III.             Le droit

A.                Établissement d’une preuve prima facie de discrimination

[33]           L’article 7 de la Loi dispose ce qui suit

Constitue un acte discriminatoire, s’il est fondé sur un motif de distinction illicite, le fait, par des moyens directs ou indirects :

a) de refuser d’employer ou de continuer d’employer un individu;

b) de le défavoriser en cours d’emploi.

 

La situation de famille est un motif de distinction illicite au sens de l’article 3 de la Loi.

[34]           Le premier fardeau revient au plaignant, qui doit établir une preuve prima facie qu’il y a eu discrimination. La preuve prima facie est celle qui porte sur les allégations qui ont été faites et qui, si on leur ajoute foi, est complète et suffisante pour justifier un verdict en faveur de la partie plaignante, en l’absence de réplique de la partie intimée. La réponse de l’intimé ne devrait pas être prise en compte dans la décision à savoir si le plaignant a établi une preuve prima facie de discrimination. (Voir Ontario (Commission des droits de la personne) et O’Malley c. Simpson Sears Ltd., [1985] 2 R.C.S. 536, et Lincoln c. Bay Ferries Ltd., 2004 CAF 204.)

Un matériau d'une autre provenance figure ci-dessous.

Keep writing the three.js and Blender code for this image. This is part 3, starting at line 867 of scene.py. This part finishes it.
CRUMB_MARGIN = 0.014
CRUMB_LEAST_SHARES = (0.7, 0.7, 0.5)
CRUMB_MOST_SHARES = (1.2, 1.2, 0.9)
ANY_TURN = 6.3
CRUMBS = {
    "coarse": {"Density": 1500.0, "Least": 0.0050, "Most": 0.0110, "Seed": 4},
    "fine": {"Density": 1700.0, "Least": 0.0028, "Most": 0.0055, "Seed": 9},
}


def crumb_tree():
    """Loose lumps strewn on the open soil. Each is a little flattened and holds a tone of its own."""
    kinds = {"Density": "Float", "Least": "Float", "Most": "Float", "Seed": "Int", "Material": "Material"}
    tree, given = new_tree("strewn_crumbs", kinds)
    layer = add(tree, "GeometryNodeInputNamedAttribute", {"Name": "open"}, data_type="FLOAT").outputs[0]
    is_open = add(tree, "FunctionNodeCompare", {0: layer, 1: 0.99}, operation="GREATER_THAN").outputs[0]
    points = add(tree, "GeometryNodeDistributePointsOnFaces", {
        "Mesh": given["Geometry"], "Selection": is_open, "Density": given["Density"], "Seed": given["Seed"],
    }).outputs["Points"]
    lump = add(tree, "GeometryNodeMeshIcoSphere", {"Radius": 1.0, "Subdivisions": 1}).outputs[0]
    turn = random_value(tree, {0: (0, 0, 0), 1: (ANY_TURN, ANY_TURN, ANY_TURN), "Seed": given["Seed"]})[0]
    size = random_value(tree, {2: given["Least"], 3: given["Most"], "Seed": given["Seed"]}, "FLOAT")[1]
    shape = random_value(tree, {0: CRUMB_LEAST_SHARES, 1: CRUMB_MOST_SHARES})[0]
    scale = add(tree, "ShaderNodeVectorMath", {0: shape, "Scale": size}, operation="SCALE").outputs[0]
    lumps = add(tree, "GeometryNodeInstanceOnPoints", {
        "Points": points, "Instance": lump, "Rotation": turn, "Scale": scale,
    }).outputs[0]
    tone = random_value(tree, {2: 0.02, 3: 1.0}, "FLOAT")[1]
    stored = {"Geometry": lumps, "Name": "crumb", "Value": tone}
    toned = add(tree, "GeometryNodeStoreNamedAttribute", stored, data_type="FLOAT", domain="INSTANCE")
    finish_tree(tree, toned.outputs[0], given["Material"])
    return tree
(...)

B.                 Renversement du fardeau de la preuve et justification

[35]           Une fois que la preuve prima facie de discrimination est établie, le fardeau de la preuve incombe par la suite à l’intimé, qui doit montrer, par des explications raisonnables (qui ne peuvent être considérées comme des prétextes), que l’acte discriminatoire allégué ne s’est pas produit tel qu’allégué ou que l’acte était d’une manière ou d’une autre non discriminatoire ou justifié. Il n’est pas nécessaire que la discrimination soit l’unique raison de l’acte reproché pour qu’une plainte soit accueillie. Il suffit que la discrimination ne soit que l’une des raisons de l’acte ou de la décision. (Maillet c. Canada (Procureur général), 2005 TCDP 48, au paragraphe 4; LCDP, article 15.) Voir aussi Canada c. Lambie, 1996 CanLii 3940 (C.F.).

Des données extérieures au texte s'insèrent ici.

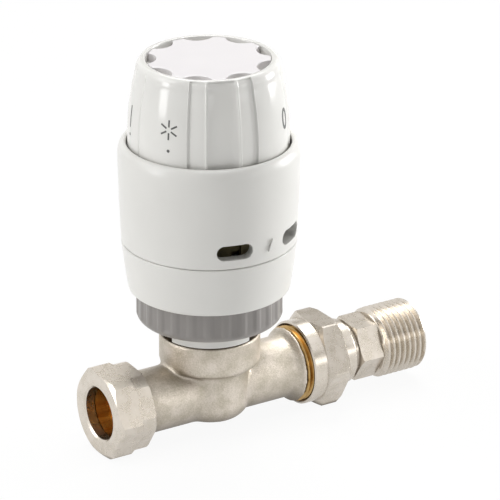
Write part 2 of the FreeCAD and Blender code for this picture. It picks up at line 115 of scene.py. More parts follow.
def paintedHollowShade(tree, colour, dark, reach, low, high):
    # painted shade: where less than the low share of the sky is seen the metal is painted dark, above the high
    # share it is plain
    sky = addNode(tree, "ShaderNodeAmbientOcclusion", {"Distance": reach * mm, "samples": 12})
    share = addNode(tree, "ShaderNodeMapRange", {"From Min": low, "From Max": high},
                    {"Value": sky.outputs["AO"]})
    mixer = addNode(tree, "ShaderNodeMix", {"data_type": "RGBA", 6: hexColour(dark)},
                    {0: share.outputs["Result"], 7: colour})
    return mixer.outputs[2]


# nickel plate on a shot-blasted forging: a grainy, soft metal, with painted shade in its hollows
# the grit is drawn coarser than real shot marks, so that it shows
forgedNickel = {"light": "DCD3C8", "dark": "BCB4A4", "hollow": "6B6153", "hollowReach": 10.0,
                "hollowSky": (0.2, 1.02), "grit": 0.45, "gritHeight": 0.16, "wave": 1.4, "waveHeight": 0.04,
                "stain": 4.0, "rough": (0.34, 0.48)}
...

IV.             Les questions en litige

[36]           Deux questions doivent être tranchées en l’espèce :

(1)               Le plaignant a-t-il établi une preuve prima facie de discrimination fondée sur la situation de famille ?

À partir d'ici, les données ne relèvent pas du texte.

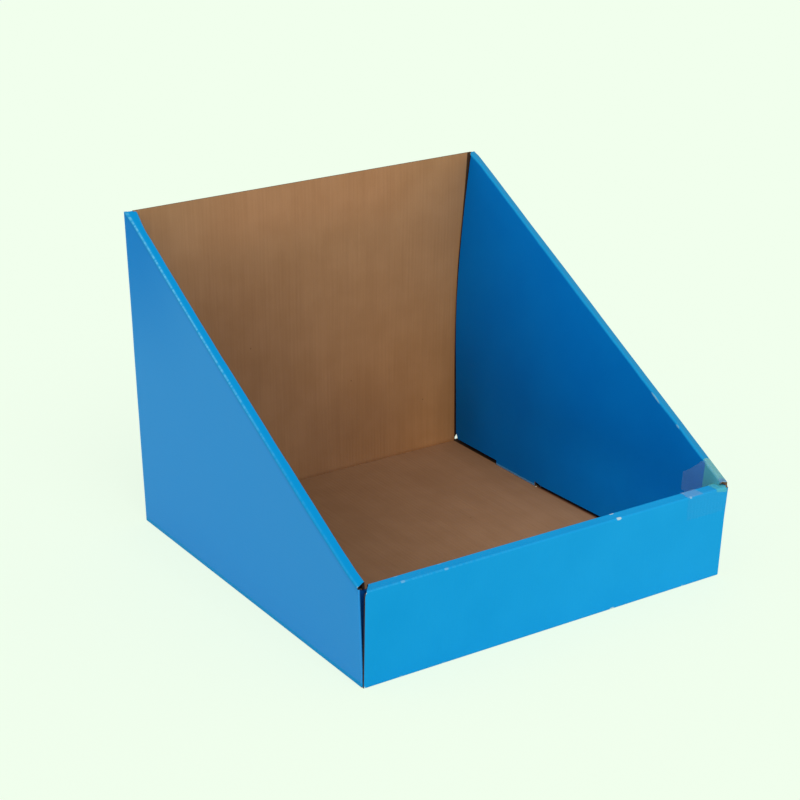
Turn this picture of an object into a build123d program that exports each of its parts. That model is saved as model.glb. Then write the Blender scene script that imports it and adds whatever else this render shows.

(2)               L’intimée a-t-elle fourni une explication raisonnable qui ne constitue pas un prétexte à la discrimination ?

V.                Analyse et conclusions

[37]           La preuve du plaignant à l’audience était constituée du témoignage de ses deux sœurs, Magdalena Silva et Rosalyn Trudel, ainsi que de son propre témoignage. De plus, il a présenté en preuve divers documents.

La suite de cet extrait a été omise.